=== Stated task ===
Wherever a line below holds the word "from", copy that line.

=== Dataset extract ===
>> start

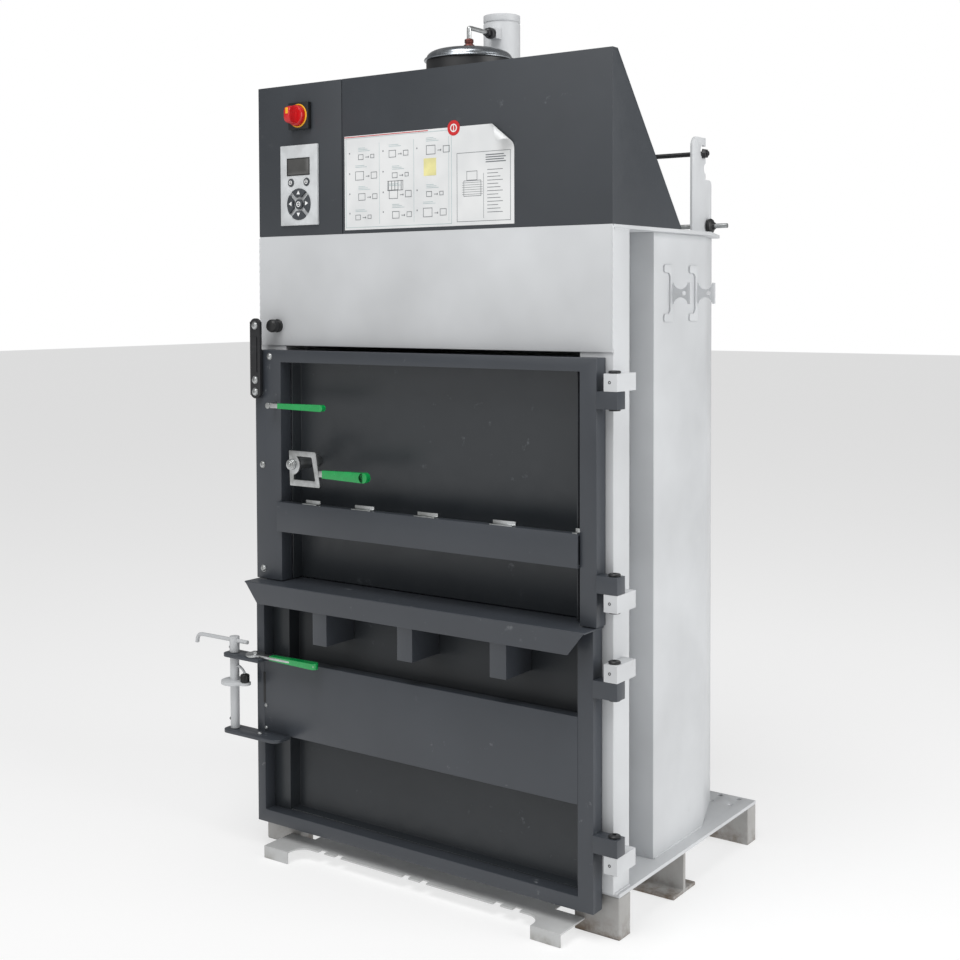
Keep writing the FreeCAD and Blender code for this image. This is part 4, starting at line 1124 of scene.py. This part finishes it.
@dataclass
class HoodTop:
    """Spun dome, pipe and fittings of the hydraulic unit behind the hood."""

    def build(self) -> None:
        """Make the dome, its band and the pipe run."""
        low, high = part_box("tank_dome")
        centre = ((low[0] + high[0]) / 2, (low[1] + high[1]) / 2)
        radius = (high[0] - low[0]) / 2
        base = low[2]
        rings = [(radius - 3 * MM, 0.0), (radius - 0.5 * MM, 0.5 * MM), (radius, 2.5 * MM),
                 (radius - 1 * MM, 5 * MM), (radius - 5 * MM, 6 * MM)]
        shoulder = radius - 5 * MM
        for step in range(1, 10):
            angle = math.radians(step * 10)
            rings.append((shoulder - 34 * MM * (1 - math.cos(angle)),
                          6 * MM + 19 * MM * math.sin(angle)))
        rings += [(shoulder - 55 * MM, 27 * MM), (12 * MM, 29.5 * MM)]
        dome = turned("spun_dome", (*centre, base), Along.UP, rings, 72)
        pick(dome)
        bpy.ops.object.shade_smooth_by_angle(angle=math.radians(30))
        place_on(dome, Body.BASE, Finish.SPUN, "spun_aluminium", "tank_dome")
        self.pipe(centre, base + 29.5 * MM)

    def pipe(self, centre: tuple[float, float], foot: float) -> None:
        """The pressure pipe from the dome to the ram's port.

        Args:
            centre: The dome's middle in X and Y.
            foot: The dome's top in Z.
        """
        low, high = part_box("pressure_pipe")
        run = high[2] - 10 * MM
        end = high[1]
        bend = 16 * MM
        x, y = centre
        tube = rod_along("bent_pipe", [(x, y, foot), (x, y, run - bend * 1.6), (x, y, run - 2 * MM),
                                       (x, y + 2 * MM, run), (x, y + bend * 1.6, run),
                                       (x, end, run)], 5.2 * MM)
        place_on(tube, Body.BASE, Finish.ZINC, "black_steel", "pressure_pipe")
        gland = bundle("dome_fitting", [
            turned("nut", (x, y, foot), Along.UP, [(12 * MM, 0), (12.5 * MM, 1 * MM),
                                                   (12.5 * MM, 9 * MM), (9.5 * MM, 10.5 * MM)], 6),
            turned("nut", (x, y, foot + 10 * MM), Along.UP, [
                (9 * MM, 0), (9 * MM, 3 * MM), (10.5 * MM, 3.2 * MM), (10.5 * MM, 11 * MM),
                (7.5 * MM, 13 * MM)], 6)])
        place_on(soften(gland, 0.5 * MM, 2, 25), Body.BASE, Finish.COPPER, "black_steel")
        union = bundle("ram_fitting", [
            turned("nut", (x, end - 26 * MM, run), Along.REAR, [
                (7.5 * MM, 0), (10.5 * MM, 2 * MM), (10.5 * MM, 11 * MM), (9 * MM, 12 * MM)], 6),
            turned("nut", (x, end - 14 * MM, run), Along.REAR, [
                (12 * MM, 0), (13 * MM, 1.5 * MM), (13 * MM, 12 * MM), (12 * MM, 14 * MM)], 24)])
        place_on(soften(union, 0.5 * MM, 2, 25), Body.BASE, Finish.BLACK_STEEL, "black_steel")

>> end
>> start

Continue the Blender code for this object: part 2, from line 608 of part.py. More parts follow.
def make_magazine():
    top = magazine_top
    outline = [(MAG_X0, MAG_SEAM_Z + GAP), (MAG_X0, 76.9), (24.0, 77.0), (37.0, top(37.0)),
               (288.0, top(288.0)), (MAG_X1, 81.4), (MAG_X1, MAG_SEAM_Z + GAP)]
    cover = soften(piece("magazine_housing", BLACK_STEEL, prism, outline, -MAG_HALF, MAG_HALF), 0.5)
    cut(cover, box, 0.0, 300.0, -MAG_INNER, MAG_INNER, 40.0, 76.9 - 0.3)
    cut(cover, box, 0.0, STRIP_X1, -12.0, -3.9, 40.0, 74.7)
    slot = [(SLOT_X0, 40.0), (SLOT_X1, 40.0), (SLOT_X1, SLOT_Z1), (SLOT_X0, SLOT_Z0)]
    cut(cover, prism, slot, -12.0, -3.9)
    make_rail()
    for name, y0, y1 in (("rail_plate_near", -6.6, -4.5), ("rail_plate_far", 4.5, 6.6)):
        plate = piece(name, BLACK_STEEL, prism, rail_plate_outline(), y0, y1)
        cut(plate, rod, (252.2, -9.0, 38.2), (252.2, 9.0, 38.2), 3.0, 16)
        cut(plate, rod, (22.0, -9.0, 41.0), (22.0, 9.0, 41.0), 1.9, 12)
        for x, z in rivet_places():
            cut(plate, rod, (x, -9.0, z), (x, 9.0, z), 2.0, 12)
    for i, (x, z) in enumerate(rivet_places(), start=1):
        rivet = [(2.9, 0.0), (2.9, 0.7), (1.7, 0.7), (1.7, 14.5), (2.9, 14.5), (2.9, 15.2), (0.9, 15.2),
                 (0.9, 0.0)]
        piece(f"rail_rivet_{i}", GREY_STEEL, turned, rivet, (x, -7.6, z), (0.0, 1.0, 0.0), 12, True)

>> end

=== Answer for this exercise ===
        """The pressure pipe from the dome to the ram's port.
Continue the Blender code for this object: part 2, from line 608 of part.py. More parts follow.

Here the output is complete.